INSTRUCTION: Locate the line bearing "Continue the three.js" in the material below, then reproduce it and each following line up to and including the line bearing "a millimetre long.".

STORED RECORDS:
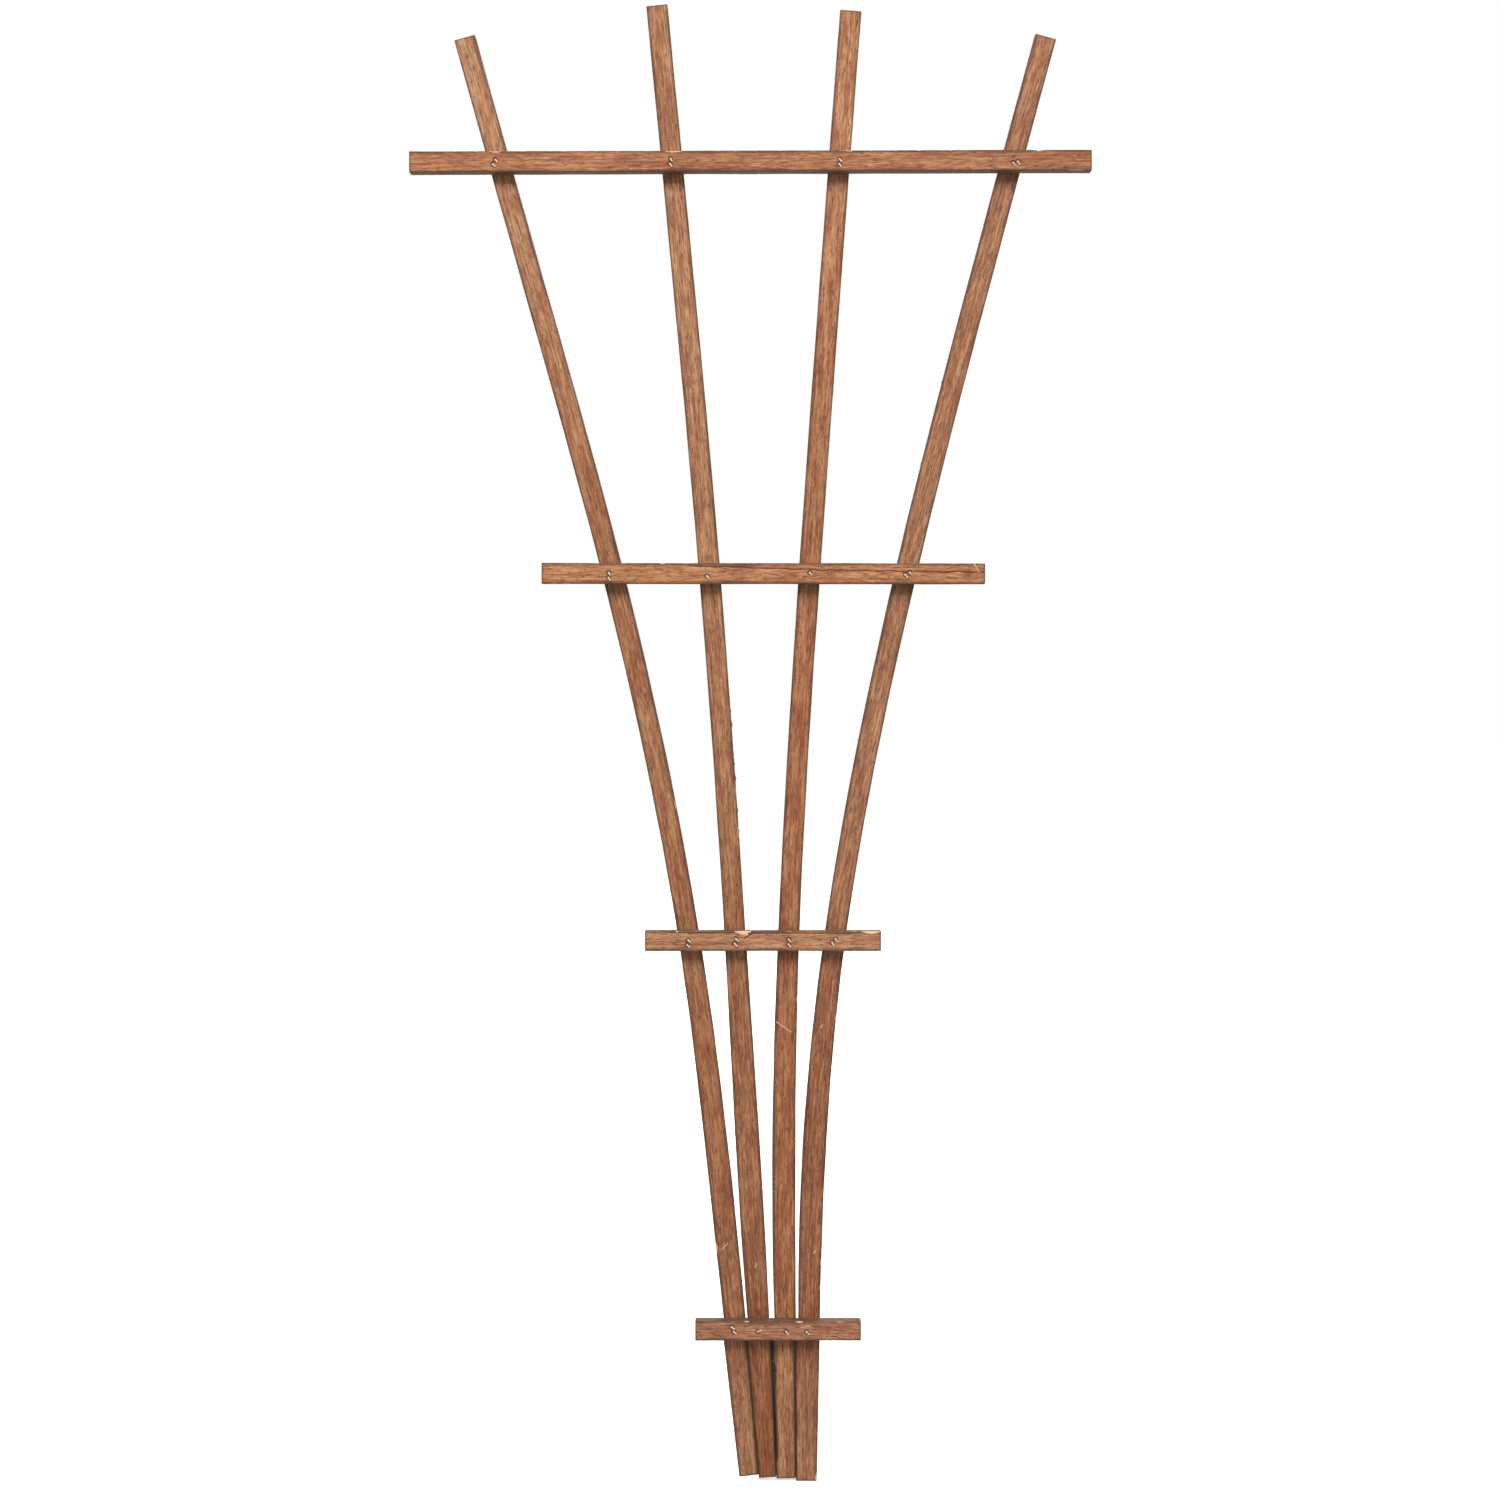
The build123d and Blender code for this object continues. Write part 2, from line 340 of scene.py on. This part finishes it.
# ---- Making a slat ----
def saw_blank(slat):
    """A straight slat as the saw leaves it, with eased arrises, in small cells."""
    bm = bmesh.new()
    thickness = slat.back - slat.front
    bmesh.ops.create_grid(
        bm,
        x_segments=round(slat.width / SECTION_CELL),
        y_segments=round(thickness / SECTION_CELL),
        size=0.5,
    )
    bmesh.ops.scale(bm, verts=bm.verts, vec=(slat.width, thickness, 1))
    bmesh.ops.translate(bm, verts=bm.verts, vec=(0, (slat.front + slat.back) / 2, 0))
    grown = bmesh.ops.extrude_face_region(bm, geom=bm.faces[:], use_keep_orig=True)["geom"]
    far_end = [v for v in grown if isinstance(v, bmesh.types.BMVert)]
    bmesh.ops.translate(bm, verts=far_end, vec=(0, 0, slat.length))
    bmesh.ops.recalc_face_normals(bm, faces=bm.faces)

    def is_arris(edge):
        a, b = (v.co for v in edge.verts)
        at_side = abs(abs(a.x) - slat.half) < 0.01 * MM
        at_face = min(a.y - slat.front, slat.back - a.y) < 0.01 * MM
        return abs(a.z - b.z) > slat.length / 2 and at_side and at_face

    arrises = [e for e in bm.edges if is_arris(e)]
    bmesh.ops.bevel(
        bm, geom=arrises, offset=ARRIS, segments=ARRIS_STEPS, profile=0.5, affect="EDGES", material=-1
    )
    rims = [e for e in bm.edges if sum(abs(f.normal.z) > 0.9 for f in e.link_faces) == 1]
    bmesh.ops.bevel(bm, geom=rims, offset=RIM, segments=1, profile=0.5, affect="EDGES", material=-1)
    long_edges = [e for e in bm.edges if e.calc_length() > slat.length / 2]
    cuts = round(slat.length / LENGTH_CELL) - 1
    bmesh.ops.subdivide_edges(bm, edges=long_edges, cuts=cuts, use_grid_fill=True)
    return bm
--
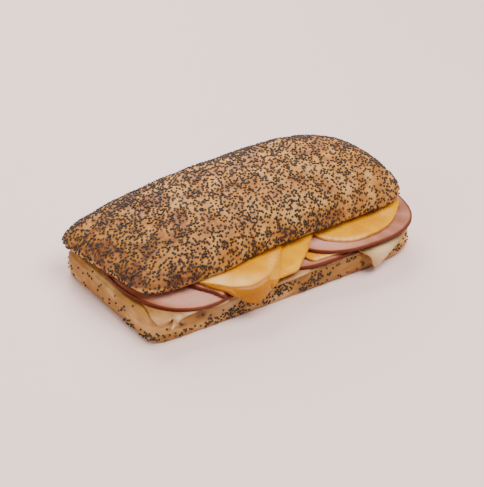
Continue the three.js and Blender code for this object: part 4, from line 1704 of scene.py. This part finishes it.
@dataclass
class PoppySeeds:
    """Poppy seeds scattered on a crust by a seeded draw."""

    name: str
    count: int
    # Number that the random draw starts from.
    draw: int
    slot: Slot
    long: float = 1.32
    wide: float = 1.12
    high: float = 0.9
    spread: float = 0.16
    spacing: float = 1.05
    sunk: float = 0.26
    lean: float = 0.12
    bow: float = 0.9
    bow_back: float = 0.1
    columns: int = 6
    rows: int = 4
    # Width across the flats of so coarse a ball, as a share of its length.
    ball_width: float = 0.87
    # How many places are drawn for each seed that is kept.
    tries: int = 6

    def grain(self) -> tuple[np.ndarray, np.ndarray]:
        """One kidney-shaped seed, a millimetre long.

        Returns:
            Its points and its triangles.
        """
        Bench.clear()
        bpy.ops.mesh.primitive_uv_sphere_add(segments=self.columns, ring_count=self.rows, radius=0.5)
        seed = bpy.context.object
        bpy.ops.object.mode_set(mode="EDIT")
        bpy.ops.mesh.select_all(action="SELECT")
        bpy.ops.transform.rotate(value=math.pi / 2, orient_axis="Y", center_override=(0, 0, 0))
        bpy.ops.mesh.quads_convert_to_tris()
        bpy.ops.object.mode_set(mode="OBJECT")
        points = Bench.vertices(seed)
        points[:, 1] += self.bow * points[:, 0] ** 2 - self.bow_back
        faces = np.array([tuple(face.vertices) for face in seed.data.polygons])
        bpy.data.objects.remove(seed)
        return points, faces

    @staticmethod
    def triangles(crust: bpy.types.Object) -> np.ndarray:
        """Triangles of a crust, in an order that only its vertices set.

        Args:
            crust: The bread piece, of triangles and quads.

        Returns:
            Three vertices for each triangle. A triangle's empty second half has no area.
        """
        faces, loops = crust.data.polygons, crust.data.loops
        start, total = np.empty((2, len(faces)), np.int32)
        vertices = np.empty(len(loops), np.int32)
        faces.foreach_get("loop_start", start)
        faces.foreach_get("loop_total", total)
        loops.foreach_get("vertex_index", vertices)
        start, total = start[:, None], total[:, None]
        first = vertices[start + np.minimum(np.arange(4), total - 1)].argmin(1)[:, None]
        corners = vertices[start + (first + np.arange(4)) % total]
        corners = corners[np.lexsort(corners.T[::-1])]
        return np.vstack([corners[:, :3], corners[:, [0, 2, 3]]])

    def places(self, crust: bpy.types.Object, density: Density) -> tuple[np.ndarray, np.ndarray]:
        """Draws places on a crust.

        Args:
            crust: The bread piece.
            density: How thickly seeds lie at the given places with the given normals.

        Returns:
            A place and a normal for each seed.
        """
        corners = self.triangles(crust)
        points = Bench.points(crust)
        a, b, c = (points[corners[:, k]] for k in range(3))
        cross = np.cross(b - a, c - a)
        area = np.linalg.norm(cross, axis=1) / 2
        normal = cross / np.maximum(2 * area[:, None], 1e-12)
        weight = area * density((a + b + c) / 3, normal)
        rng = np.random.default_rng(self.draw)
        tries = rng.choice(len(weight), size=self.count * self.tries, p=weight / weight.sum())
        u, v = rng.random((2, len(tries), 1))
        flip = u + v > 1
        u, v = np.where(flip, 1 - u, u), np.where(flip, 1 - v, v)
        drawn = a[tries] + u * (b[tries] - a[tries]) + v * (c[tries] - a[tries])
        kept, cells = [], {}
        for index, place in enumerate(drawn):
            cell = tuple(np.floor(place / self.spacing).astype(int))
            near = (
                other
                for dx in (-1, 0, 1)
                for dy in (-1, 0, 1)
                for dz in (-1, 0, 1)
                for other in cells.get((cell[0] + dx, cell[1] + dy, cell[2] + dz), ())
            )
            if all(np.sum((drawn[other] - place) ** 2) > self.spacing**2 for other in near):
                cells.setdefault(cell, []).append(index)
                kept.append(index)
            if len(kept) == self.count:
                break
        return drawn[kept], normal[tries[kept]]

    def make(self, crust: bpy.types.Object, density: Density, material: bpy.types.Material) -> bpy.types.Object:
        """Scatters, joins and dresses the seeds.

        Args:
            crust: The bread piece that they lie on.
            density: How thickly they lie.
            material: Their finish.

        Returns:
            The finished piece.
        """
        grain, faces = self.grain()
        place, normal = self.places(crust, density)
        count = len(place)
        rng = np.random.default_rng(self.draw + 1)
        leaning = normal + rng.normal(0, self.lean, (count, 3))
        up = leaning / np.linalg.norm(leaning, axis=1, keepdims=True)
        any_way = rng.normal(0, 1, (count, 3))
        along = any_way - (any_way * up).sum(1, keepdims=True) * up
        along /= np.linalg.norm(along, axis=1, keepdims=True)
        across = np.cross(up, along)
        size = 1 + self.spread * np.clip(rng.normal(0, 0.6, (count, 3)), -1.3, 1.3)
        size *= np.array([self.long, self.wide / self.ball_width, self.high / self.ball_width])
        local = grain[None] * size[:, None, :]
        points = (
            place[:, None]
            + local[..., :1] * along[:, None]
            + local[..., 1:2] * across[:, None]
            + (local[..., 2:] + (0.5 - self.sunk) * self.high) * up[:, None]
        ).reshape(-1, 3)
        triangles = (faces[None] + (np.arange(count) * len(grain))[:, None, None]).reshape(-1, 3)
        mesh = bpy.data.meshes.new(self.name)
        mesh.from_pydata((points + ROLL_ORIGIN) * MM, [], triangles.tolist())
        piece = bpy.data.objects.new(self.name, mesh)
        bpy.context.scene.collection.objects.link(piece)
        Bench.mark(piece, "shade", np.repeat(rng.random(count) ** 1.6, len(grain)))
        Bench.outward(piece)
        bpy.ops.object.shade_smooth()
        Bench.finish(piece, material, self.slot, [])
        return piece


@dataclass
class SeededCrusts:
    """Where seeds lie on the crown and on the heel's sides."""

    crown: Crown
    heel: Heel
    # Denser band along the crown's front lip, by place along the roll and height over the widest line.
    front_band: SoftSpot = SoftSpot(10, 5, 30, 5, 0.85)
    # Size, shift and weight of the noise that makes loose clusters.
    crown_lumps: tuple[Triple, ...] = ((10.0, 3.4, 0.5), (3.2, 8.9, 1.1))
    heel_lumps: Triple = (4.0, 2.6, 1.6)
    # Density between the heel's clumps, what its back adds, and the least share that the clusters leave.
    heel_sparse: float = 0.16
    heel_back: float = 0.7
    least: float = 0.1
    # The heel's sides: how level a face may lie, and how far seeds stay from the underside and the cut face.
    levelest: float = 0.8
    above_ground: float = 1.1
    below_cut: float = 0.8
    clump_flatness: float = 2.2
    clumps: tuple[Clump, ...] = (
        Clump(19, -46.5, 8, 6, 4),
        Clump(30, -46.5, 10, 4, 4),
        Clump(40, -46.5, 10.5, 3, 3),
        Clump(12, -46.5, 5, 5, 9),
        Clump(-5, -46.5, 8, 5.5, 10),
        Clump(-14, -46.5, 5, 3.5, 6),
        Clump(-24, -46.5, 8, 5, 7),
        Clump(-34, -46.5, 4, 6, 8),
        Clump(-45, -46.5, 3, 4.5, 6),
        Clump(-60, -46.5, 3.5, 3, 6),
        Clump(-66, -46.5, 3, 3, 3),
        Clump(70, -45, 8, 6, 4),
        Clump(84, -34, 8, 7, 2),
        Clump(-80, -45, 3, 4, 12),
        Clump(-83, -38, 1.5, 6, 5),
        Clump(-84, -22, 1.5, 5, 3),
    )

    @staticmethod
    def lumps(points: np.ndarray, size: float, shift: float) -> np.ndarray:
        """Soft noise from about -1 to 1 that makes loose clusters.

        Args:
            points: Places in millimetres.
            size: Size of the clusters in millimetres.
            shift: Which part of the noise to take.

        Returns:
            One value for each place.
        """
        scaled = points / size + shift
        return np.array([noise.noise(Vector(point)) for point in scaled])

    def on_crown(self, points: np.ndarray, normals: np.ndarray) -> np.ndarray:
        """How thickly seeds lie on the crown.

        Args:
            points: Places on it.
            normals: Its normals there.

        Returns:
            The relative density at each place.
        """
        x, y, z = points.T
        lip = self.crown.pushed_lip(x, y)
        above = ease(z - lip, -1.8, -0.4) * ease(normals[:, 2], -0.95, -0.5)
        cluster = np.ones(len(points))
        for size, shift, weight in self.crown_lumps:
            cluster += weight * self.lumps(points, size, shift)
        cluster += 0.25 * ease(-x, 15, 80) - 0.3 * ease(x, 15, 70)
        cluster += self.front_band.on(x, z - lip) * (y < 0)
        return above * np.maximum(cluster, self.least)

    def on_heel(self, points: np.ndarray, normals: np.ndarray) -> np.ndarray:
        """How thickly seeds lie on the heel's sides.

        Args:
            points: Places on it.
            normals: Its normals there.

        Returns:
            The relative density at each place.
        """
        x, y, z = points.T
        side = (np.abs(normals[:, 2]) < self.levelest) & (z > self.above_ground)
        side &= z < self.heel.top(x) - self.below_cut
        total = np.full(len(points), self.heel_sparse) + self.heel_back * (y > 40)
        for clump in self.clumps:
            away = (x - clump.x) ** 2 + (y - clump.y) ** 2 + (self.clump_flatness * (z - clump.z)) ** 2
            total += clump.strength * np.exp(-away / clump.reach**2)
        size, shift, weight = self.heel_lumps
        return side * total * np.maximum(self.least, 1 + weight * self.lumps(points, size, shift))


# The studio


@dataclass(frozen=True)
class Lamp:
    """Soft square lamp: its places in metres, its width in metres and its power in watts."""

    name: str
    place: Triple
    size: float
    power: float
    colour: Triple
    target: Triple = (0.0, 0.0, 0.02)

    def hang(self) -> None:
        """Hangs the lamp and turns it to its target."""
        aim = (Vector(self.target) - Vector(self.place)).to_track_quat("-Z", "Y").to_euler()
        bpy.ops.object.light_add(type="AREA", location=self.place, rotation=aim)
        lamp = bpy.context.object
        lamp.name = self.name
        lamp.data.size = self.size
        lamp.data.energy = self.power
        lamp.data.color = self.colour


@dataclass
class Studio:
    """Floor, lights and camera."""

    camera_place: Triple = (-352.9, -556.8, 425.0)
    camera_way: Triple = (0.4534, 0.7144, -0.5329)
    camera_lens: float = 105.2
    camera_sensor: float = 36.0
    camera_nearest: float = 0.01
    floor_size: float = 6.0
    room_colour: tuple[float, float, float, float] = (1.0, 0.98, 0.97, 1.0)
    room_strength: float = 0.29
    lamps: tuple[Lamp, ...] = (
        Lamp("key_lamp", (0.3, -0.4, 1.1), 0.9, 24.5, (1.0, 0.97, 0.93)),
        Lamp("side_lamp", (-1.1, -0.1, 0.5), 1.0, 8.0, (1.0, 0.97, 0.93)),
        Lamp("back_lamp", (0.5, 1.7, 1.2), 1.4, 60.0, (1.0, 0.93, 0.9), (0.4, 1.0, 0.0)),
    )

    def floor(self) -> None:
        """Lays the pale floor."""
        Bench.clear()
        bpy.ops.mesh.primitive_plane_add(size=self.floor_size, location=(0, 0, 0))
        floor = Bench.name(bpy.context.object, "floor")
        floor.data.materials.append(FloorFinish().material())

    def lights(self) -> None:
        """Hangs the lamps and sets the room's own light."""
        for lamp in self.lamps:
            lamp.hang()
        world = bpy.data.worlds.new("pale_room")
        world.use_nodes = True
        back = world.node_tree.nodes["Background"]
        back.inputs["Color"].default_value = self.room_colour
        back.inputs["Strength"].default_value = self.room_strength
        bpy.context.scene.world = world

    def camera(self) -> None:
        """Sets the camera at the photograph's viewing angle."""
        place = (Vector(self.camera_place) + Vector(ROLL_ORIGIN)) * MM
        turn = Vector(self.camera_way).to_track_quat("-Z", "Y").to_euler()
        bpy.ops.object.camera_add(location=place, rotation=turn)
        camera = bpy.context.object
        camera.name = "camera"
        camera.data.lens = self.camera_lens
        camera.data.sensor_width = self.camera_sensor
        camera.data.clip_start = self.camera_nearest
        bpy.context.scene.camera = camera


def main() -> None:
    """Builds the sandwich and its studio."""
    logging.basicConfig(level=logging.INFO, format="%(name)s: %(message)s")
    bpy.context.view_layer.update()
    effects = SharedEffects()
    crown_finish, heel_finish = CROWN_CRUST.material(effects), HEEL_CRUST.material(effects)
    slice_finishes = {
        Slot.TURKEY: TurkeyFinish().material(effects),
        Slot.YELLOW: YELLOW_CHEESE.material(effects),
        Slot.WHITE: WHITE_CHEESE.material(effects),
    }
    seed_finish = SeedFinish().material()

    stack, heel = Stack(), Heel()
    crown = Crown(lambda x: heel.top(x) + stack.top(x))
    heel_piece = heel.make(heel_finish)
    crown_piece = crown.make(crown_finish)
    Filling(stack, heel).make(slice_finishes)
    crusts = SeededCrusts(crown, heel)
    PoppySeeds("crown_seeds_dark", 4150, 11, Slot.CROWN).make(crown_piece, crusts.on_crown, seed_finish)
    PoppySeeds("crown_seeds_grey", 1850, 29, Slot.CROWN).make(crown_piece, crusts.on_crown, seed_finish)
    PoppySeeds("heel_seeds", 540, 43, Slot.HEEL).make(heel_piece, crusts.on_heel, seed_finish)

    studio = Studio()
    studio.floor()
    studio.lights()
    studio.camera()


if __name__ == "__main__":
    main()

COMPLETED TASK:
Continue the three.js and Blender code for this object: part 4, from line 1704 of scene.py. This part finishes it.
@dataclass
class PoppySeeds:
    """Poppy seeds scattered on a crust by a seeded draw."""

    name: str
    count: int
    # Number that the random draw starts from.
    draw: int
    slot: Slot
    long: float = 1.32
    wide: float = 1.12
    high: float = 0.9
    spread: float = 0.16
    spacing: float = 1.05
    sunk: float = 0.26
    lean: float = 0.12
    bow: float = 0.9
    bow_back: float = 0.1
    columns: int = 6
    rows: int = 4
    # Width across the flats of so coarse a ball, as a share of its length.
    ball_width: float = 0.87
    # How many places are drawn for each seed that is kept.
    tries: int = 6

    def grain(self) -> tuple[np.ndarray, np.ndarray]:
        """One kidney-shaped seed, a millimetre long.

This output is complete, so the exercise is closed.